Arquivo

Desejo negro

Nem a Corin Tellado no auge do seu fulgor ocorreria criar uma história passional cujo Romeu cantasse num grupo chamado Negro Desejo e que, numa noite de loucura, espancasse a sua Julieta, uma actriz brutalmente romântica (pela qual abandonara a mãe dos seus dois filhos, logo depois do nascimento do segundo), até a matar. Nessa história irreal, o amante irascível, depois de condenado por homicídio “involuntário” tornar-se-ia prisioneiro modelo e seria libertado ao fim de três anos, reatando relações com a Julieta anterior à assassinada que, num outro assomo passional, se enforcaria – deixando ao triste e amargurado cantor as duas crianças. Se, num dia de desesperada desimaginação ou grande necessidade, semelhante enredo acudisse a uma Corina dos Telhados, a autora não ousaria terminar o folhetim sublinhando a infelicidade do grandioso cantor e dos seus negros desejos – seria demasiado inverosímil, desgostosamente kitsch.

Todavia, esta história, assim contada, pôs a delirar a imprensa francesa, do intelectual “Libération” às revistas do coração. O “Libération” comove-se: “O suicídio desta última (a primeira mulher) veio acrescentar um novo episódio trágico à vida do cantor de Bordéus, frequentemente comparado, pelo seu carisma e pelas suas prestações cénicas, a Jim Morrison, o lendário cantor dos Doors.” Pobre Jim, às voltas no túmulo: não lhe faltava mais nada do que emprestar o carisma a um tratante que já levou à morte duas mulheres – uma a soco e a pontapé, outra sabe-se lá como: apenas sabemos que ele estava em casa com ela quando ela se suicidou.

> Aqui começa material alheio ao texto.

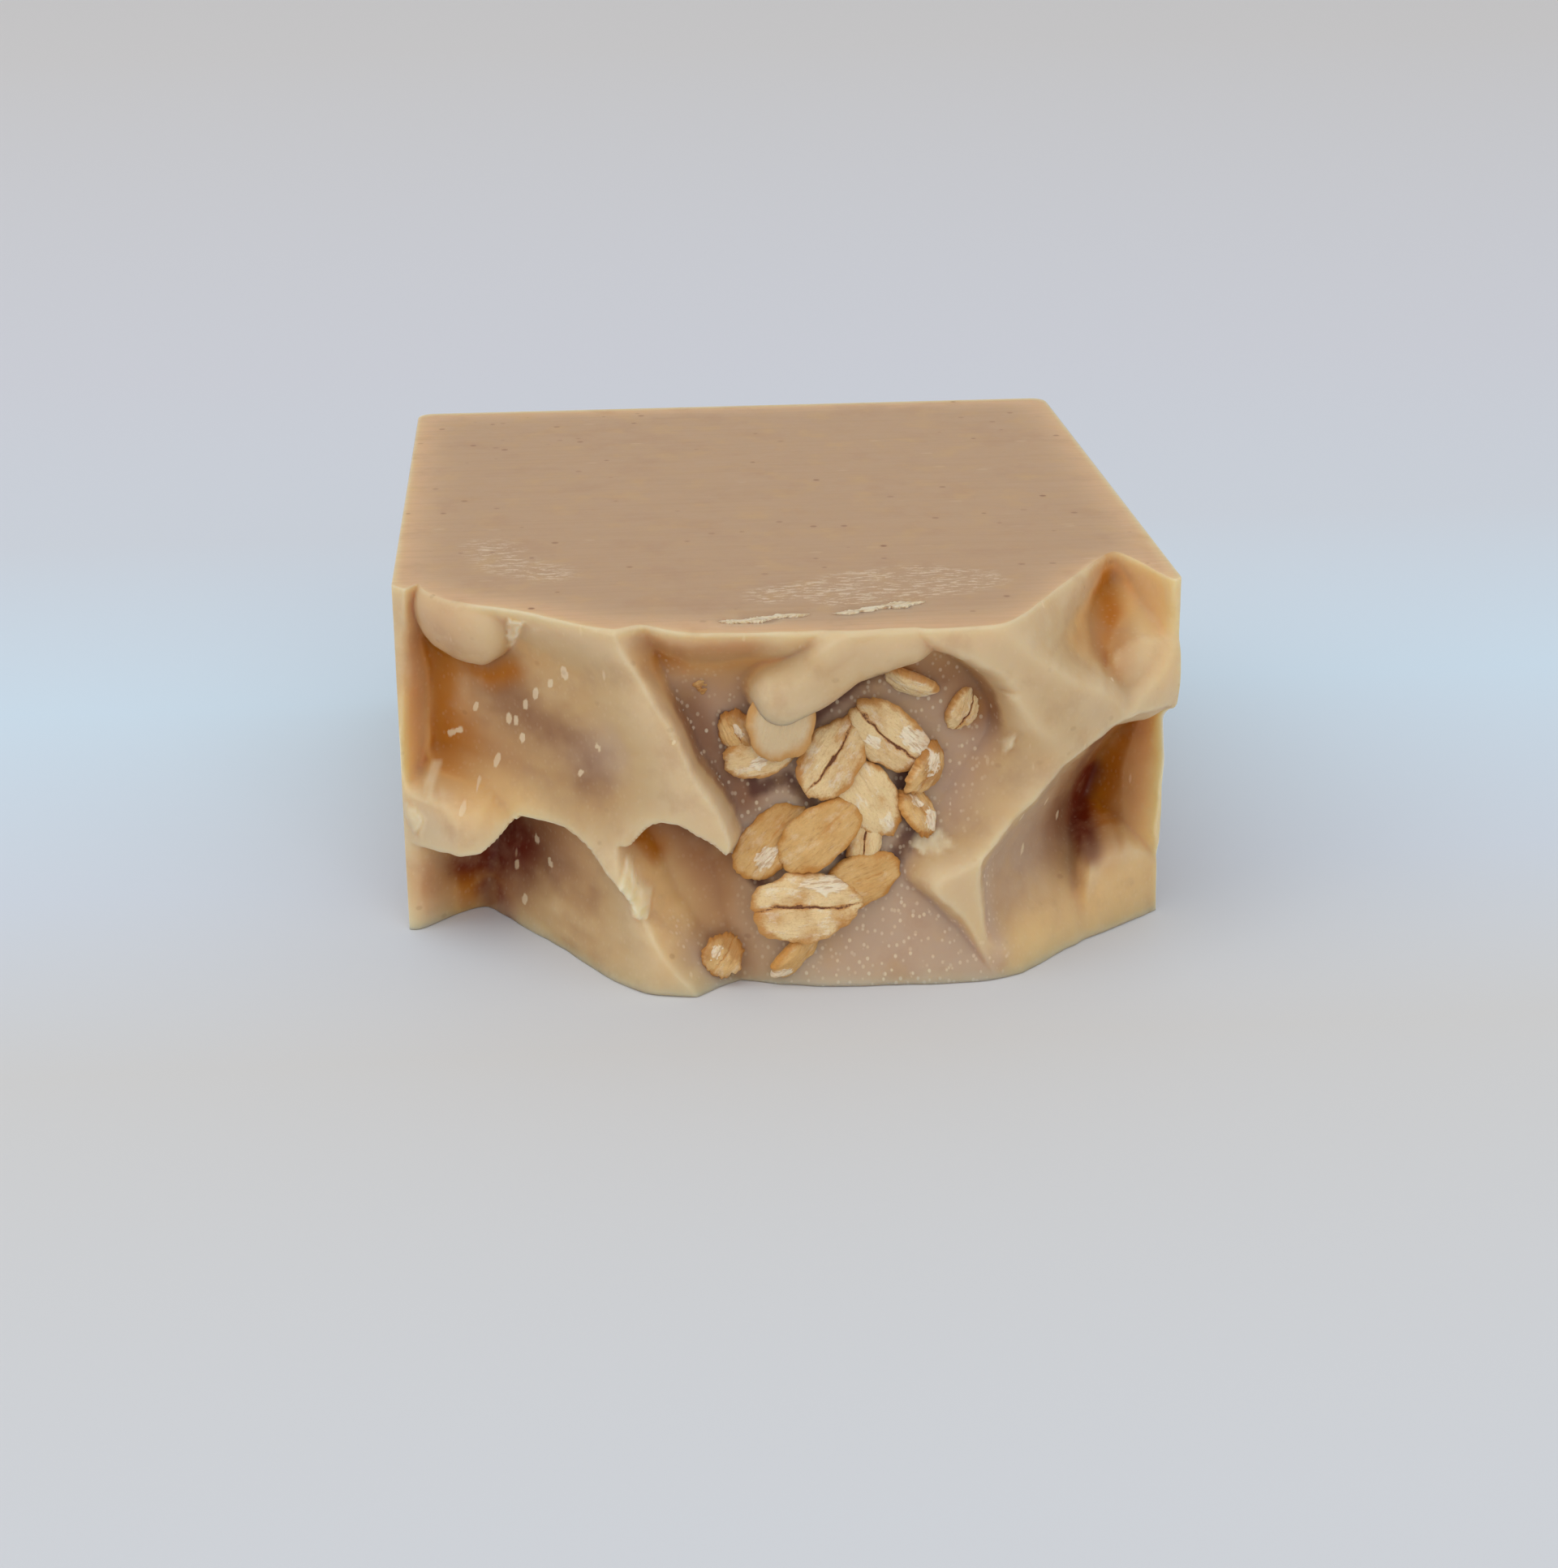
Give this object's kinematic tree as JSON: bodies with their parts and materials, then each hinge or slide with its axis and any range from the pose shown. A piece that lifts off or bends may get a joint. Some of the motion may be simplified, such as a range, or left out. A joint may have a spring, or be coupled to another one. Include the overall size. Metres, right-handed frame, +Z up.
{
  "type": "bar of soap",
  "caption": "Rectangular slice of handmade soap with flat cut faces and a spoon-sculpted front edge set with rolled oat flakes; used for washing.",
  "frame": {"origin": "centre of the moulded block's resting cut face, half way between its flat back and the side rims of its sculpted front", "axes": "+X towards the bar's right seen from the sculpted front, +Y towards the flat back, +Z up from the resting cut face to the other cut face"},
  "size_m": [0.0684, 0.0794, 0.0315],
  "materials": {
    "soap": "satin",
    "oats": "matt"
  },
  "bodies": {
    "root": {"soap_bar": "soap", "oat_upper_right": "oats", "oat_upper_middle": "oats", "oat_centre": "oats", "oat_golden": "oats", "oat_left_of_golden": "oats", "oat_small_upright": "oats", "oat_under_broad": "oats", "oat_broad": "oats", "oat_round_end": "oats", "oat_on_edge": "oats", "oat_in_bank": "oats", "oat_under_lip": "oats", "oat_under_tongue": "oats", "oat_chip_left": "oats", "oat_below_tongue": "oats", "oat_husk_right": "oats", "oat_chip_right": "oats", "oat_speck_left": "oats", "oat_sliver_left": "oats", "oat_sliver_right": "oats"}
  },
  "joints": []
}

Efeitos imprevistos do carisma – e, certamente, do mais negro, obscuro e apaixonado desejo. Nas publicações especializadas em intimidades públicas, o romance é ainda mais cintilante, e Bertrand Cantat – assim se chama este herói romanescamente maldito – uma vítima do talento e da desgraça. A caixa de comentários online do “Libération” encheu-se de Berthas e Nadines suspirantes de amor e compreensão para com o visceral Bertrand. Alegam elas que o cavalheiro já pagou pelo seu “involuntário” crime – pois matar uma mulher a murro é um azar do destino, sem dúvida – e que agora, depois desta segunda “tragédia” (o enforcamento da mãe dos filhos) precisa é de serenidade para conseguir criar (e educar santamente, decerto) os dois inocentes infantes. Um homem sozinho com os filhos é ainda um afrodisíaco intenso, exactamente ao contrário do que acontece a uma mulher – é a vida, como dizem os que acham que a vida está bem como está, tão bem que parece que não só é como deve ser assim. E da vida tal como está ou é faz parte esta tragédia concreta de tantos seres aparentemente racionais se derreterem de encanto perante qualquer ser especializado em cantorias e brutalidades – é a atracção pela “marginalidade”, seja lá isso o que for, na nossa sociedade global. Acresce que Cantat se proclamava pacifista – e um violento propagador da paz é irresistível.

Só mentes trituradas pela globalização massificadora e por conseguinte imunes à poesia das margens (como a minha, por exemplo) poderão estranhar que o mesmo jornal (o “Libération”) que tanto louva um homem que matou a sua própria mulher à pancada (levado pelo demónio verde do ciúme, claro – o que justifica tudo) faça uma campanha estrénua contra a condenação à morte da iraniana Sakineh Mohammadi Ashtiani, presa desde há cinco anos, chicoteada em frente de um filho por acusação de adultério (póstumo, depois da morte do marido; uma modalidade de adultério pelo menos tão original quanto a ideia de paixão de Bertrand Cantat).

Parece-me de uma urgência extrema que se impeça mais esse crime, apenas um de muitos e quotidianos atentados aos mais elementares direitos das mulheres, do inaceitável governo do Irão. Mas preciso que me expliquem porque razão um francês que mata a mulher à pancada é uma vítima da paixão e do destino para as mesmas cabeças que se revoltam contra o homicídio de uma mulher no Irão. Preciso de entender porque é que ninguém escreve abaixo-assinados a pedir que afastem este Cantat carismático das mulheres que ainda pode matar. Preciso de perceber porque é que a morte de Sakineh Ashtiani importa e a morte de Marie Trintignant não importou. Sei que enquanto nos desvanecermos com este género de “marginais” violentos com uns fumos de arte e revolução, alimentaremos os seus clubes de fãs – e as suas vítimas. Bertrand Cantat é um pedaço do Irão que mata em França. A mesma lógica de poder absoluto, o mesmo desprezo pelas mulheres.